The rest of the cast are also very accomplished, there’s not really a duff performance among them (Rosemarie DeWitt and Bill Irwin as the father are particularly good), and although there are a few stilted moments you can almost dismiss them because of the way Demme has chosen to shoot the film. He employs a handheld documentary style which gives the film a well shot home video feel, almost like there should be some people who mess up what they are trying to say or do strange things purely because of circumstance.

My few complaints with the film are that it can feel a little melodramatic at times and certain plot points are left deliberately vague and open ended, no doubt to increase the feel that we are merely observers in this snapshot of a complex life story, but it often serves to confuse rather than intrigue. There are also a number of plot developments which rely on coincidence rather than logical progression which annoy rather than have the impact they are supposed to. The wedding itself is also a very heavy handed multi-cultural affair. It’s obvious the film-makers were trying to make a point by having a mixed race marriage seem perfectly normal (the issue of race is never raised once) but the overlong rehearsal performances of various different cultural dances and music and their performances again at the wedding (which must take up a good 20-30 minutes in total) just annoy rather than impress. These scenes could have easily been cut while still making the same point.

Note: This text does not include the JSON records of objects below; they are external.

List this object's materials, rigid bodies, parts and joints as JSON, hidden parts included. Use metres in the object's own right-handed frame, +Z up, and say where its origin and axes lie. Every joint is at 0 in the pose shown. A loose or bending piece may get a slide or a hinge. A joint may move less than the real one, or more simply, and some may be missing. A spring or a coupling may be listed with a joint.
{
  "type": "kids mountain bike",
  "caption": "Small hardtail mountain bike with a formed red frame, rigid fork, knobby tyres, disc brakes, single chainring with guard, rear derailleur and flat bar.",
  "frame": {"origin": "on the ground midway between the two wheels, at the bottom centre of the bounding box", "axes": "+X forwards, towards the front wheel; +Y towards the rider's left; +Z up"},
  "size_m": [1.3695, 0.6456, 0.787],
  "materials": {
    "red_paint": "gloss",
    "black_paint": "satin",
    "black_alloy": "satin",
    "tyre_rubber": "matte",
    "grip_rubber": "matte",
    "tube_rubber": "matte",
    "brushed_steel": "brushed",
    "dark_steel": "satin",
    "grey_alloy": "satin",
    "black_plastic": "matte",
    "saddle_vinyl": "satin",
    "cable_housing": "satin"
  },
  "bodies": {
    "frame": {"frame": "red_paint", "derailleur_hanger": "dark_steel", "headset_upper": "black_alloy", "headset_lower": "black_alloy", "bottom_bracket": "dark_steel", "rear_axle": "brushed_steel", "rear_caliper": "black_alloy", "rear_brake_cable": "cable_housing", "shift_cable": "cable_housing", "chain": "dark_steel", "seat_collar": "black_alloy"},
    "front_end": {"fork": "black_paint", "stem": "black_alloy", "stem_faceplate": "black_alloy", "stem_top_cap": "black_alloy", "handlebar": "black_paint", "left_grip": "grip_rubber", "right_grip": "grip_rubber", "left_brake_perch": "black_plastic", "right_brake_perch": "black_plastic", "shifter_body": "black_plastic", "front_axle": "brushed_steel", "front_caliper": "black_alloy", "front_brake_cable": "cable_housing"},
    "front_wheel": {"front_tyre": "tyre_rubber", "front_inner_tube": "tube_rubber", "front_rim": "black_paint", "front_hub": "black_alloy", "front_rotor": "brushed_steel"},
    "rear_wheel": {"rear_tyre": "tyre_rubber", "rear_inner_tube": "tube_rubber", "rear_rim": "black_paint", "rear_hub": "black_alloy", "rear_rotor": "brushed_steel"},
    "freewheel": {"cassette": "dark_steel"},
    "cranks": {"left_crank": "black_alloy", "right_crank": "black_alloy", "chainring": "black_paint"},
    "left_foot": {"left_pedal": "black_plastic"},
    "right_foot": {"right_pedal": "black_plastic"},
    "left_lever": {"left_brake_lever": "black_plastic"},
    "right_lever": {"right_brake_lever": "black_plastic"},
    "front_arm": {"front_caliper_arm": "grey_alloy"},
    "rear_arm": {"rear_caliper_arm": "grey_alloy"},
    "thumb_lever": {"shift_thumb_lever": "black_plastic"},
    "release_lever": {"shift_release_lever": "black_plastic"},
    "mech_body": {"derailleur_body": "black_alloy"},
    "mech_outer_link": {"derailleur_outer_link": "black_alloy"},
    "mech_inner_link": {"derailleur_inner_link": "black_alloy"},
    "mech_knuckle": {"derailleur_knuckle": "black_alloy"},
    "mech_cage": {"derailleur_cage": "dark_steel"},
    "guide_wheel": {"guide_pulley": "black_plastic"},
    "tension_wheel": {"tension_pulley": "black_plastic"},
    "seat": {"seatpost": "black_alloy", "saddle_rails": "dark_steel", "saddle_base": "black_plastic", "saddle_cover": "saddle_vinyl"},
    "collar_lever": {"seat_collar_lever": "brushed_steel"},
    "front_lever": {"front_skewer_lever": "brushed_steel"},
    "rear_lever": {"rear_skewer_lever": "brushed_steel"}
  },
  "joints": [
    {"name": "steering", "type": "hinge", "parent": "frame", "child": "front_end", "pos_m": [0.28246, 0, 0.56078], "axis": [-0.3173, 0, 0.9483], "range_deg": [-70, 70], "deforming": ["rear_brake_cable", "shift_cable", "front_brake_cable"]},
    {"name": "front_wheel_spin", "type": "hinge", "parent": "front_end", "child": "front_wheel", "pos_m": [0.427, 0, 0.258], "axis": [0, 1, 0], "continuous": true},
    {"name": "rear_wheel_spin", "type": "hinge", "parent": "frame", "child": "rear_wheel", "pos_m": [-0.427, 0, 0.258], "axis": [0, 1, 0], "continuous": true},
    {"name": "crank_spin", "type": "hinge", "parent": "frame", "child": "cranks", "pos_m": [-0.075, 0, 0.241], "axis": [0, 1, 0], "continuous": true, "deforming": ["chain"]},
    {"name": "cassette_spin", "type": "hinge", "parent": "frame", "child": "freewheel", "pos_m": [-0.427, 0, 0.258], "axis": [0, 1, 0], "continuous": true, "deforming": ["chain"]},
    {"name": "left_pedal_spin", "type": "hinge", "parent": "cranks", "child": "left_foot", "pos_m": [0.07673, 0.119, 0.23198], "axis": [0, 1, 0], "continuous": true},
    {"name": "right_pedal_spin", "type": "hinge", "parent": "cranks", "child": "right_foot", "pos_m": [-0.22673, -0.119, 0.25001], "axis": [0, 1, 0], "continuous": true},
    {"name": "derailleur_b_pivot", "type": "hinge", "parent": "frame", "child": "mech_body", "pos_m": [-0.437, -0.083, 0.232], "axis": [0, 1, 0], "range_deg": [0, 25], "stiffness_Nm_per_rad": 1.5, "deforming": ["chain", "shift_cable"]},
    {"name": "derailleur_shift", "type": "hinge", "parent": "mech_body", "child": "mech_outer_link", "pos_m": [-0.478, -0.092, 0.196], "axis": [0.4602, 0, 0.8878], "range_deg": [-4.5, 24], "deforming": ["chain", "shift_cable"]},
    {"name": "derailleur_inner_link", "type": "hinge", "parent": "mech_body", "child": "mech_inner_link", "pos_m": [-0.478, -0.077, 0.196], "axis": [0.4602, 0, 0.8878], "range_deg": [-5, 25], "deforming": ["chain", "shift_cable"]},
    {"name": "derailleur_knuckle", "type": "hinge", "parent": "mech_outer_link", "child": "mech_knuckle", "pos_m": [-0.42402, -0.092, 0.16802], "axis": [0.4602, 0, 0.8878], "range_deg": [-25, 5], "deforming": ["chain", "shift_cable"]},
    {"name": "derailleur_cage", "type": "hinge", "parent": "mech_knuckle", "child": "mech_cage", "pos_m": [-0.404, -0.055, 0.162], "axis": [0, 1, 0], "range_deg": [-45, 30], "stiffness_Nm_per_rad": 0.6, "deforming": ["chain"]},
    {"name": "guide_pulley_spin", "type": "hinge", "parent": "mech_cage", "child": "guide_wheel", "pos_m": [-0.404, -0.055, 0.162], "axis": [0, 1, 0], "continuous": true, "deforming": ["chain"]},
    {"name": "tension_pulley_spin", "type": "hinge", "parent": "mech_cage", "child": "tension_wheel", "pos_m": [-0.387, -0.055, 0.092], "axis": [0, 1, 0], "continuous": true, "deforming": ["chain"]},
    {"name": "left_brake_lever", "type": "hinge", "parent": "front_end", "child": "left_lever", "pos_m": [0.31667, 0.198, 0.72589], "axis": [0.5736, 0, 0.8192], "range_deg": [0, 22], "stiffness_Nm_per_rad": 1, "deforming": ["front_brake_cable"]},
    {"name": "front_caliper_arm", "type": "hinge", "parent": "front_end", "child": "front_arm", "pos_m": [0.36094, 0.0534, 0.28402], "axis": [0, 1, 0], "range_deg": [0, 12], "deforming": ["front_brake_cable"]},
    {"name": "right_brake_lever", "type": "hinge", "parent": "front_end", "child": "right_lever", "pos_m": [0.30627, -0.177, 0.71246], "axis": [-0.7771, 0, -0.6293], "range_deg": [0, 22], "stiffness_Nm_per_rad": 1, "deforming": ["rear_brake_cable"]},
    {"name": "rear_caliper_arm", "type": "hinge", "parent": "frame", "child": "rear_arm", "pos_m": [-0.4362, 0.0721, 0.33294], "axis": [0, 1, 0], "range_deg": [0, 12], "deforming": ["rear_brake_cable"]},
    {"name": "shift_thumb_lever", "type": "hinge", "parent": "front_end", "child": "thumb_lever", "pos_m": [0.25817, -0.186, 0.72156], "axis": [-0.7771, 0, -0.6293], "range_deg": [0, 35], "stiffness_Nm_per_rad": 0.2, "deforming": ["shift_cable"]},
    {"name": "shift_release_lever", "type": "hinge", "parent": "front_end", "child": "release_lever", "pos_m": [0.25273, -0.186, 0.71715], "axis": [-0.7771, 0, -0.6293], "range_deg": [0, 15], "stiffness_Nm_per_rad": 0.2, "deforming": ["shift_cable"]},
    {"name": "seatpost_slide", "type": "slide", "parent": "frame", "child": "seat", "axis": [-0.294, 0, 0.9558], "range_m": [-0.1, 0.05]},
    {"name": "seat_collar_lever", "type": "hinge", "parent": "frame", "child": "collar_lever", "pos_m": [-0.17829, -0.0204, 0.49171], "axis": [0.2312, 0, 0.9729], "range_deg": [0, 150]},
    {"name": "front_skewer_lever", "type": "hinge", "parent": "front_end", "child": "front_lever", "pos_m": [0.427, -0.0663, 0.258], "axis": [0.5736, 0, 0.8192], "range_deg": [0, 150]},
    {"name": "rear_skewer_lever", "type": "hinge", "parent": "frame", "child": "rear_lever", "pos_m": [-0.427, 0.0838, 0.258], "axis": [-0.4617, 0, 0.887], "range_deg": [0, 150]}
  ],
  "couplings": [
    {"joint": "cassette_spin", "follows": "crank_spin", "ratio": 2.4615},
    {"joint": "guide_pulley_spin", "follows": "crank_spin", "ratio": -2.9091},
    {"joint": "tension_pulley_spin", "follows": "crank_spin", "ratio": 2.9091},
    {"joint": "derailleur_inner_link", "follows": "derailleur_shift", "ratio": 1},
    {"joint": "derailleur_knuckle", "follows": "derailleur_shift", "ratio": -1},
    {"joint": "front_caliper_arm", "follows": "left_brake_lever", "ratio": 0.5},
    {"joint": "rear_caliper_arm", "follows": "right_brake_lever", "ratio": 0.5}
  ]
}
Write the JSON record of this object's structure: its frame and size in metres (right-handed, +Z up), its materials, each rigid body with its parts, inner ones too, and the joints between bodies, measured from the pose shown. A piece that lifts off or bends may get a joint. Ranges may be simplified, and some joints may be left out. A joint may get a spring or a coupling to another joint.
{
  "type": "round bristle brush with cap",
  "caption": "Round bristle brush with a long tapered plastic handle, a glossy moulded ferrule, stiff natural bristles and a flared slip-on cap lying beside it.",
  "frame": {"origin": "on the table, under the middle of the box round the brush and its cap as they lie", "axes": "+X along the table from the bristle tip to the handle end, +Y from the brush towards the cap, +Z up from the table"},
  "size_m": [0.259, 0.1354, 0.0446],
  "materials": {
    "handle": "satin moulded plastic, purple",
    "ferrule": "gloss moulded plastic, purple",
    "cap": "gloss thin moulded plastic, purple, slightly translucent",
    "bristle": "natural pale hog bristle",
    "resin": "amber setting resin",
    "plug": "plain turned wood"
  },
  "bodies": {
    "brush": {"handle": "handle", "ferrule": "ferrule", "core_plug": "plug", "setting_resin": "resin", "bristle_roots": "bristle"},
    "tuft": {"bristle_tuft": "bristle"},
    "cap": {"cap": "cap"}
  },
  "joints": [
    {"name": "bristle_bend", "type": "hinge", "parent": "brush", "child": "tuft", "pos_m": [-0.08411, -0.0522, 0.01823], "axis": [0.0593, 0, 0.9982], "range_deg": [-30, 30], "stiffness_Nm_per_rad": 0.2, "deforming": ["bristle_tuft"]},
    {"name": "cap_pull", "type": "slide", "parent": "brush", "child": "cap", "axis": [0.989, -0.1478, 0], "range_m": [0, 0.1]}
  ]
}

Demme has spent several years in the film making wilderness since his startling success with Silence of the Lambs and Philadelphia, with a few documentaries and two pretty average remakes of Charade (The Truth About Charlie) and The Manchurian Candidate to his name, but with Rachael Getting Married he is back on his A-game. Undeniably powerful, albeit a little bit heavy handed at times, and with one of the best female lead performances this year, the film is a must see.